June 15, 2021

Peter Thiel backs UK fintech Generation Home

Mithril Capital has made its first investment into a UK fintech, leading a $30m funding round into Generation Home.

Peter Thiel’s investment firm Mithril Capital has made its first investment into a UK fintech, leading a $30m funding round into mortgage startup Generation Home.

Thiel joins other well-known investors in the round such as Monzo founder Tom Blomfield and alumni from Transferwise.

It’s part of a wider boom in investment in European fintech this year, with €10bn so far this year alone. This compares to €8.4bn in the whole of 2020, according to Dealroom


It also comes as Thiel, who cofounded Paypal and analytics firm Palantir, has been ramping up his investments into European tech in general and fintech in particular. 

For years Thiel was a sceptic about Europe. In 2018 he said there were "no successful tech companies in Europe". Previously he had called the region a “slacker with low expectations".

But like many other US investors,  he’s finally caught the European tech bug. Through his four investment firms — Founders Fund, Valar Ventures, Mithril Capital Management and Thiel Capital — as well as as an angel investor he has backed more than 40 European companies.

Some of his more notable investments include N26 Group, Trade Republic, Qonto, Bitpanda and Deposit Solutions.

Generation Home

Generation Home is a mortgage lender launched in October 2020 by husband and wife Will Rice and Sophia Guy-White. 

The company says it makes it easier for first-time buyers to purchase a home with support from family or friends than a traditional mortgage lender.

This is largely through its novel "fractional ownership" platform which allows parents or friends to build up a legal equity stake in a property they are helping to fund.

So for instance, Generation Home allows a parent to pledge their own annual income as an additional guarantee on their child’s mortgage, meaning the child can borrow more.

👉 Read: Peter Thiel backs Mondu in $43m Series A

But the fractional ownership platform also means that these parents can also build up an actual equity stake in the house by paying some of the monthly mortgage payments.

This same platform means family or friends can put money into the house (eg. for a deposit) and legally own a small fraction of the property.


The idea is that this all makes it easier for young people to borrow more money and get on the property ladder, as it makes the business of borrowing money from family and friends clearer and simpler. 

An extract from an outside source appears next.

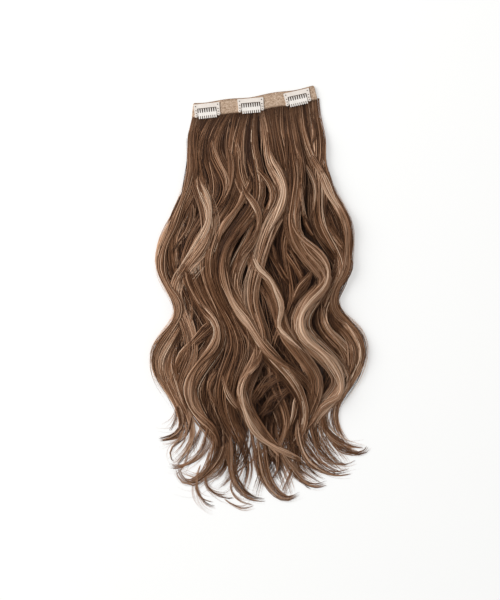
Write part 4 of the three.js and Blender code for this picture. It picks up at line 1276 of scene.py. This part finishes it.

The bigger picture, says CEO Rice, is that due to high UK house prices most young people are locked out of the property market and forced into a situation where they are paying more in rent than they would be if they could get a mortgage.

The latest English Housing Survey found that 41% of people in the age bracket live in a home they own, down from 59% in 2003. 

Meanwhile, the same survey found that the average UK renter spends 35% of their income on rent compared with 18% for homeowners paying a mortgage.

"Homeownership has moved out of reach for millions of young people, denying them the financial security that previous generations have taken for granted," says Rice.

"By helping more people to help their loved ones, we’re not only providing better ways for families to lend a hand but also making it possible for millions to do this where they couldn’t before."

Co-founder Guy-White added: “We’re measuring our success by the number of people in the UK who own their own home.

Generation Home is not the only UK startup tackling mortgages; London-headquartered Habito raised a £35m Series C in 2020

Big backers

The $30.4m Series A funding round was led by Mithril Capital, the investment fund founded by Ajay Royan and Peter Thiel. 

It brings the total equity financing raised to-date by Generation Home to $38.9m, following an unannounced $8.5m seed round in August 2019.

Other participants in the Series A financing included Firstminute Capital, the seed fund cofounded by Brent Hoberman, which led the company’s seed round, as well as existing shareholders Entrée Capital, JamJar, Third Kind Ventures and La Famiglia.

It is also backed by some high profile angel investors including Blomfield, who has made a series of angel investments since stepping down as Monzo CEO, as well as the founders of Eventbrite Kevin and Julia Hartz and former TransferWise head of growth Joe Cross.

The Series A funding also comes on the heels of a £300m debt financing deal with NatWest Markets.

Ajay Royan, managing general partner of Mithril Capital, says that the firm was investing because they saw a huge market in making it easier for young people to own their own homes. 

“It remains unacceptably difficult for young people to access fair-priced credit, even in the current era of historically low interest rates.”